In comparison to H1 2018, while the online buyers have reduced by 7 per cent, online spending and average ticket price have also gone south by 21 per cent and 27 per cent respectively.
Amid the ongoing economic meltdown, India’s ‘booming’ online retail market has also taken a hit. Digital shopping saw a decline not just in terms of buyers but also with respect to spending and average ticket price in the first half (H1) of 2019 “with the consumer sentiment being muted,” as per a note on the impact of economic slowdown on online shopping by research firm Kantar. In comparison to H1 2018, while the online buyers have reduced by 7 per cent, online spending and average ticket price have also gone south by 21 per cent and 27 per cent respectively.
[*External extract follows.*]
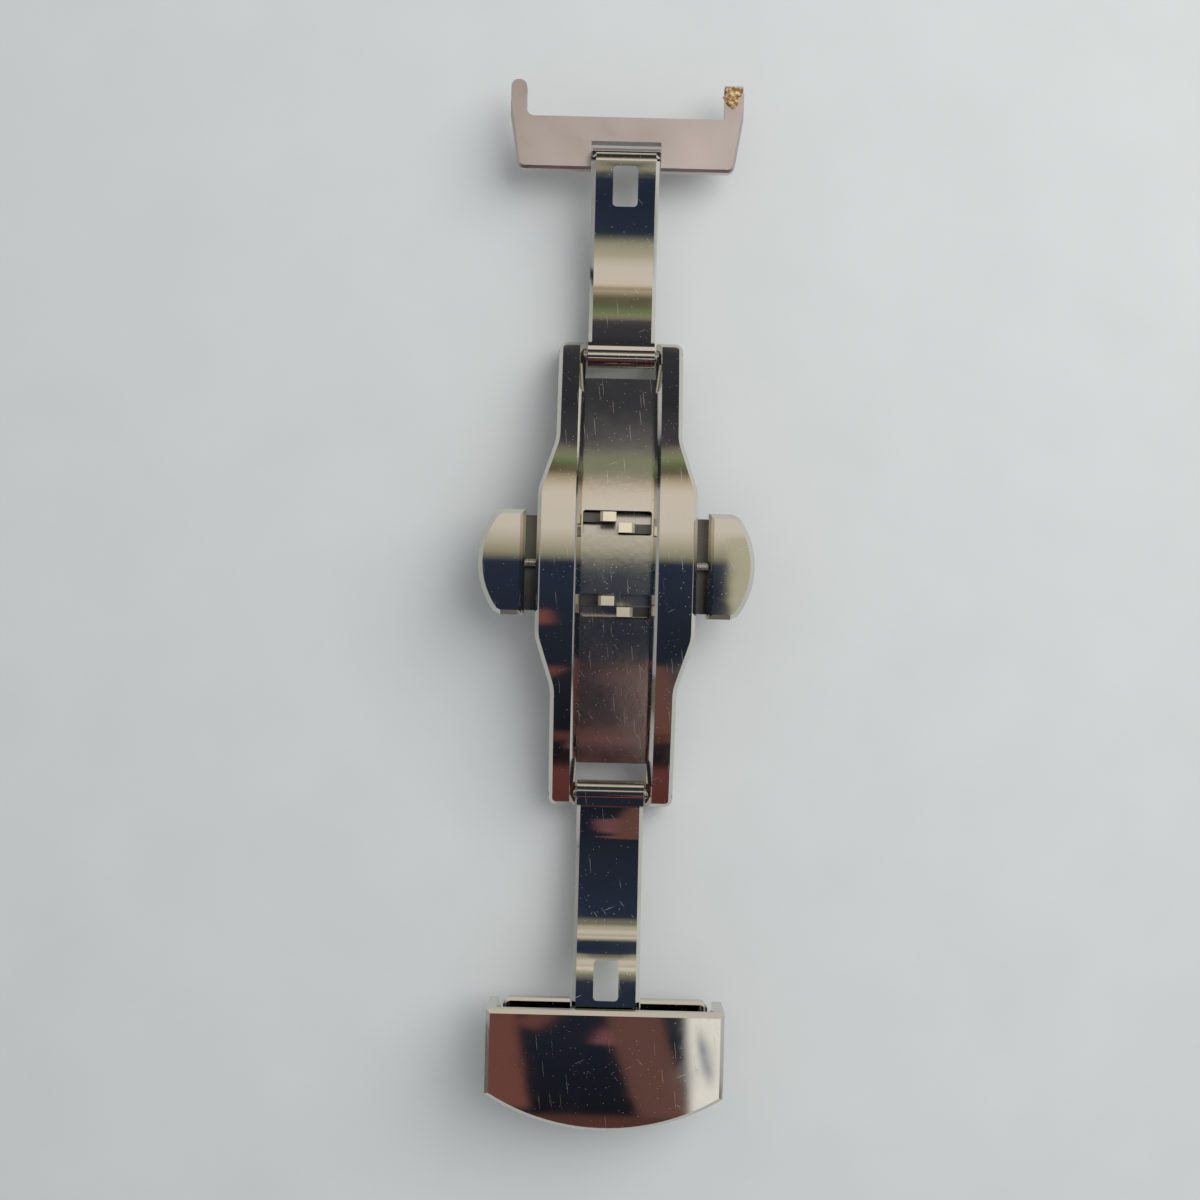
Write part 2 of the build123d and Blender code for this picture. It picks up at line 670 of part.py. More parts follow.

“This study is to understand the behaviour of online shoppers rather than asking why they haven’t bought (in the said period). There are several things driving this dip could be people being cautious about the economy, regulations etc. So it could be a combination of factors. There is no one factor,” Hemant Mehta, Managing Director, Kantar & Chief Strategy Officer, Kantar South Asia told Financial Express Online.
In part, the decline in online shopping has also been attributed to reduced discounts by online shopping portals that “nearly halved between 2018 and 2019,” the note said. The fall in the number of buyers has been most severe in mobile and fashion categories. While mobile phone buyers have reduced by 17 per cent, fashion vertical saw a decline in buyers by 16 per cent.
The biggest drop (25 per cent) in the sale of mobile phones has been in less than Rs 15,000 bracket in the said period vis-a-vis H1 2018 followed by 15 per cent in Rs 25k – 35k segment and 11 per cent in over Rs 35,000 category. A slight discount cut of around 1 per cent was also visible in other categories like home electronics, furniture and home improvement categories.
“Discounts have also come down due to regulatory changes. We are in a situation where it is tough to say whether it is the supply side or regulatory side or the demand side driving this. Fashion and mobile phones would be at least over 50 per cent of the market, others are small categories. Categories that are essential for daily use like FMCG have shown resilience,” said Mehta.
FMCG and grocery segment, which is the 3rd largest category in terms of buyers, according to Kantar, has “weathered the impact of the slow-down better than most. In fact, the number of online shoppers has recorded an increase over 2018 with spends nearly doubling during this period.” The two categories combined saw an increase in buyers, spending, and average ticket price by 17 per cent, 19 per cent, and 21 per cent respectively.
“I think the dip is a blip. However, it would be interesting to watch the upcoming festive season and see how the consumer react to it that will give us a good clue how dampened the sentiment is,” added Mehta.